Instructions to follow:
Extract every line that contains the string "their".
* * * * *
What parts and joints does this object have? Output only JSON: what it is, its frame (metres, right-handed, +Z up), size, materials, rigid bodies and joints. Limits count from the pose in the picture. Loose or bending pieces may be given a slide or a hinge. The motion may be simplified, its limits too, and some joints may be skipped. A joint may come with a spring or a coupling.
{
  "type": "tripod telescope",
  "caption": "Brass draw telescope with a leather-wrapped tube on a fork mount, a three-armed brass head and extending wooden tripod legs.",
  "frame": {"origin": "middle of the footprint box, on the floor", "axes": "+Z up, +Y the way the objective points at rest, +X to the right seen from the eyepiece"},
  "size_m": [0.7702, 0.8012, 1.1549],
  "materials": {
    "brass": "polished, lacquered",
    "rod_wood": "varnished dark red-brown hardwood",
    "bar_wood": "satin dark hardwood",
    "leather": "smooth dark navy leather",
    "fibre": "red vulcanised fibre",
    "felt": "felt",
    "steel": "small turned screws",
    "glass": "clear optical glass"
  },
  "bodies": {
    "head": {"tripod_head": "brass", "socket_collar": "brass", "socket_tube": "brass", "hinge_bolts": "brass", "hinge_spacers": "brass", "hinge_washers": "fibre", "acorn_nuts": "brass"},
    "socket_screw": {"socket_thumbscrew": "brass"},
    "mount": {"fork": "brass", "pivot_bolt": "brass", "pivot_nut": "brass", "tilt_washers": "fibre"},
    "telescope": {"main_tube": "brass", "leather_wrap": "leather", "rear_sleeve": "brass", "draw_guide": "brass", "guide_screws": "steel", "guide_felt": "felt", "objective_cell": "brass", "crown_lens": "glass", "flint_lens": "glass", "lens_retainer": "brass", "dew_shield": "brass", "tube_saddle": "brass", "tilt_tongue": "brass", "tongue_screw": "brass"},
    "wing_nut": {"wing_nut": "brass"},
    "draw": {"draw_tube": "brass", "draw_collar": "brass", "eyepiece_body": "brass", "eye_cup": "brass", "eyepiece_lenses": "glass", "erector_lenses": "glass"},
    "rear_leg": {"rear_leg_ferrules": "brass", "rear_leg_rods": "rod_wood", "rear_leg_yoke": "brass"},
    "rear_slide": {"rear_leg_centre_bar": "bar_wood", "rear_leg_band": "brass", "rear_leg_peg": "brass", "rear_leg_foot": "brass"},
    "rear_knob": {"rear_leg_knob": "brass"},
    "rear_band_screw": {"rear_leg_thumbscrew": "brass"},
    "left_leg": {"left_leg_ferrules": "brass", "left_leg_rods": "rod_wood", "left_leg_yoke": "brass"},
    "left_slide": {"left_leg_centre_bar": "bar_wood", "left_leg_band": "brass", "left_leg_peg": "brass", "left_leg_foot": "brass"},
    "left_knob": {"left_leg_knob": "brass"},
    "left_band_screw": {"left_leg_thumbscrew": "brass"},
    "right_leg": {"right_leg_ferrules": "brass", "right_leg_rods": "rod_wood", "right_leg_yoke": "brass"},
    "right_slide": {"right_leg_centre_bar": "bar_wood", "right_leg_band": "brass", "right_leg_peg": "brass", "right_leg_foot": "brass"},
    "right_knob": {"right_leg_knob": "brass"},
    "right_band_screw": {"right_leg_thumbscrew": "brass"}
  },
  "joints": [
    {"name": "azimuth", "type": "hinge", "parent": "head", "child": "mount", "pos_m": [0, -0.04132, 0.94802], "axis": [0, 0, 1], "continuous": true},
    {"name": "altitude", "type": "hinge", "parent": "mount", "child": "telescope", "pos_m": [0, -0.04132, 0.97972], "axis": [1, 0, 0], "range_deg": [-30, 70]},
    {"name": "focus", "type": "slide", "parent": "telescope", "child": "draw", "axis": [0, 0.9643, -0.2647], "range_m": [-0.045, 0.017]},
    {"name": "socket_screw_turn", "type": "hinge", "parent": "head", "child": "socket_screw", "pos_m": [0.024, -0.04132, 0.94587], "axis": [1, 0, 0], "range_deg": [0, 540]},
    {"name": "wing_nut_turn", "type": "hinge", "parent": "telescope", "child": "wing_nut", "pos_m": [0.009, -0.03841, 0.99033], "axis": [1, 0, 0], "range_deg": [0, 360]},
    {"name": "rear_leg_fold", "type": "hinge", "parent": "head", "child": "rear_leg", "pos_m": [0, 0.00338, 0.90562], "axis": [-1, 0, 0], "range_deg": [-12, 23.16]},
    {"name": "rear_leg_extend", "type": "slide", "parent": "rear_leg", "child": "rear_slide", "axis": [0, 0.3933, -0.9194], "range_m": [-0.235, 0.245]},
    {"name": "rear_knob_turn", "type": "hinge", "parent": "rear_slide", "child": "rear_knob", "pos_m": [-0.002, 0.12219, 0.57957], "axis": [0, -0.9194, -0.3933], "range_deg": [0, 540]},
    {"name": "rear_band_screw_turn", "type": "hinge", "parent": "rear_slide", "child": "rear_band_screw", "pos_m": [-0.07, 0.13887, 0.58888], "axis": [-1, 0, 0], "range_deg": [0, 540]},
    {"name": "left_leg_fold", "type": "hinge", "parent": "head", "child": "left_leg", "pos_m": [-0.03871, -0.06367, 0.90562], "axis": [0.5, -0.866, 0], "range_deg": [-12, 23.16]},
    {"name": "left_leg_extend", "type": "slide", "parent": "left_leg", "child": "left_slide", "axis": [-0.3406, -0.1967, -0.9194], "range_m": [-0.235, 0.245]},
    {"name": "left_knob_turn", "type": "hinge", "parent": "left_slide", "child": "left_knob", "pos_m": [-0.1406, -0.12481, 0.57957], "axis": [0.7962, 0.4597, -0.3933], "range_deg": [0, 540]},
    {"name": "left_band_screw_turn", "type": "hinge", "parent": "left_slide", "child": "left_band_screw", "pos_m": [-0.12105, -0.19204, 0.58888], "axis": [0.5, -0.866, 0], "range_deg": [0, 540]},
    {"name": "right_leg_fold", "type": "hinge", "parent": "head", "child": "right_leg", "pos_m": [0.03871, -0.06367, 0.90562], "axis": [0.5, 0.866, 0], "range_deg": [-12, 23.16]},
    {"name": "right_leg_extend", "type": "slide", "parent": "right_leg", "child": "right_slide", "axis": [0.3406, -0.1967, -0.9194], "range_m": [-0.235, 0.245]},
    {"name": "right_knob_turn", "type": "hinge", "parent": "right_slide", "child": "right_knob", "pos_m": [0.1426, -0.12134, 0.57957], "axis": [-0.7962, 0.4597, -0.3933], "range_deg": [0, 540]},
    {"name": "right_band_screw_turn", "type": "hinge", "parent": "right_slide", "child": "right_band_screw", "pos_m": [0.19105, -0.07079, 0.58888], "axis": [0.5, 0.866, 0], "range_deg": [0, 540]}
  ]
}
* * * * *
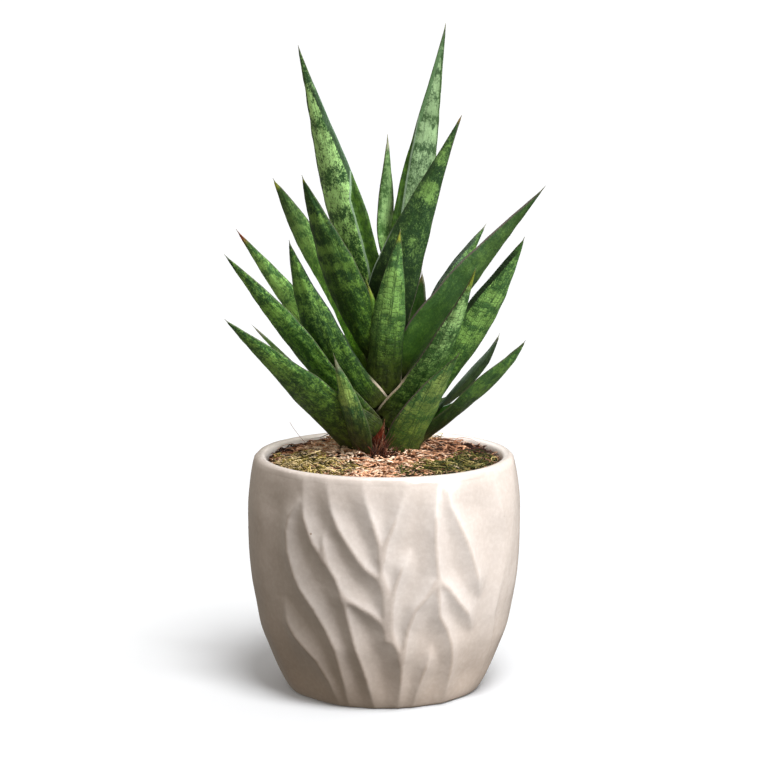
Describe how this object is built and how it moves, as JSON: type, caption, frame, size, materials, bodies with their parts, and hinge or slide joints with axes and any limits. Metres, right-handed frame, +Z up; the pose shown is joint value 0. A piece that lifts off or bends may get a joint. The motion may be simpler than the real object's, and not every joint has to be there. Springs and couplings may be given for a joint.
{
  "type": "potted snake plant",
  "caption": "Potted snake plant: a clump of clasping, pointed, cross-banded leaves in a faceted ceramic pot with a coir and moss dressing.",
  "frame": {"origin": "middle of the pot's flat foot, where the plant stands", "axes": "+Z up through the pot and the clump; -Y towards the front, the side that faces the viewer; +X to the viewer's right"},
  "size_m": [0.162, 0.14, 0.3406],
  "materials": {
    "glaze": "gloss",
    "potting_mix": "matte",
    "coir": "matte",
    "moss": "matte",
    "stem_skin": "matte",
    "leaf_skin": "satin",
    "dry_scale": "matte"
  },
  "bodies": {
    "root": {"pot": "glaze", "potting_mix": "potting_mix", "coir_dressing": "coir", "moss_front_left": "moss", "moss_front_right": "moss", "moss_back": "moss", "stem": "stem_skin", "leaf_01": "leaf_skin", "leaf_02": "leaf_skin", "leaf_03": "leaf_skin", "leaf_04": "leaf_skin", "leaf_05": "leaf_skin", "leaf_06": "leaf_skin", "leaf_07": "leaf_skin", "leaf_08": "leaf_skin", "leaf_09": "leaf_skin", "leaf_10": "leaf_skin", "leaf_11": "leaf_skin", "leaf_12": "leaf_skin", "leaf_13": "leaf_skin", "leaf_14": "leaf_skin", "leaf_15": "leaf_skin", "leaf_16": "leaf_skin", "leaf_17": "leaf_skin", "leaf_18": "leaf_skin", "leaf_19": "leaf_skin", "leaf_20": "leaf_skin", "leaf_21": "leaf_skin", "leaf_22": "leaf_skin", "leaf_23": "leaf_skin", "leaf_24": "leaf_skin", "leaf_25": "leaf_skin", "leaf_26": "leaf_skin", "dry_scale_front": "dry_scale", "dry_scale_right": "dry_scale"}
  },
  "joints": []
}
* * * * *
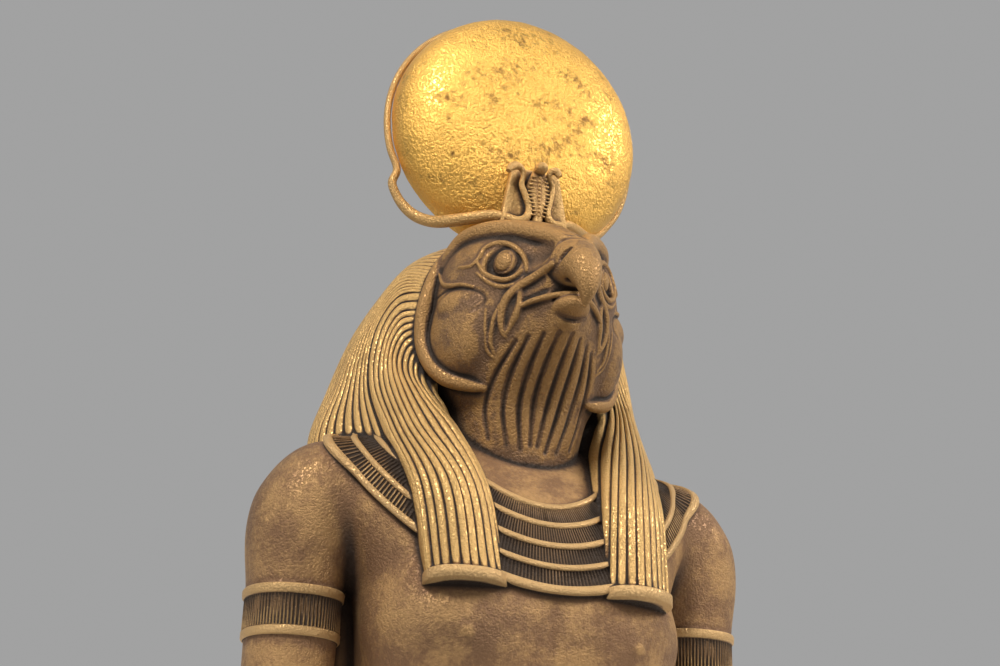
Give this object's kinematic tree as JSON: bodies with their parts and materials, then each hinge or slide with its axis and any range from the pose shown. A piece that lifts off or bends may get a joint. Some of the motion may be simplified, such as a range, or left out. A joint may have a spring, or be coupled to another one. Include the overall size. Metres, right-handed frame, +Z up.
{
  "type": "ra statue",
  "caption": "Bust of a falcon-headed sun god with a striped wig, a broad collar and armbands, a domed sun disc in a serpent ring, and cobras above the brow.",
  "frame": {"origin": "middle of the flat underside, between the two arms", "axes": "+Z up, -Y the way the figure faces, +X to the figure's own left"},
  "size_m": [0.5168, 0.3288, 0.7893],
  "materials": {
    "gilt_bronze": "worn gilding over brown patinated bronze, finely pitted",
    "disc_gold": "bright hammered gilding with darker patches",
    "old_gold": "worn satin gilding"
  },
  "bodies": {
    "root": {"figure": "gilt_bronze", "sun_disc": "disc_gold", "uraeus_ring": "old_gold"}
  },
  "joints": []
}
* * * * *
Answer to this problem:
Describe how this object is built and how it moves, as JSON: type, caption, frame, size, materials, bodies with their parts, and hinge or slide joints with axes and any limits. Metres, right-handed frame, +Z up; the pose shown is joint value 0. A piece that lifts off or bends may get a joint. The motion may be simpler than the real object's, and not every joint has to be there. Springs and couplings may be given for a joint.
Give this object's kinematic tree as JSON: bodies with their parts and materials, then each hinge or slide with its axis and any range from the pose shown. A piece that lifts off or bends may get a joint. Some of the motion may be simplified, such as a range, or left out. A joint may have a spring, or be coupled to another one. Include the overall size. Metres, right-handed frame, +Z up.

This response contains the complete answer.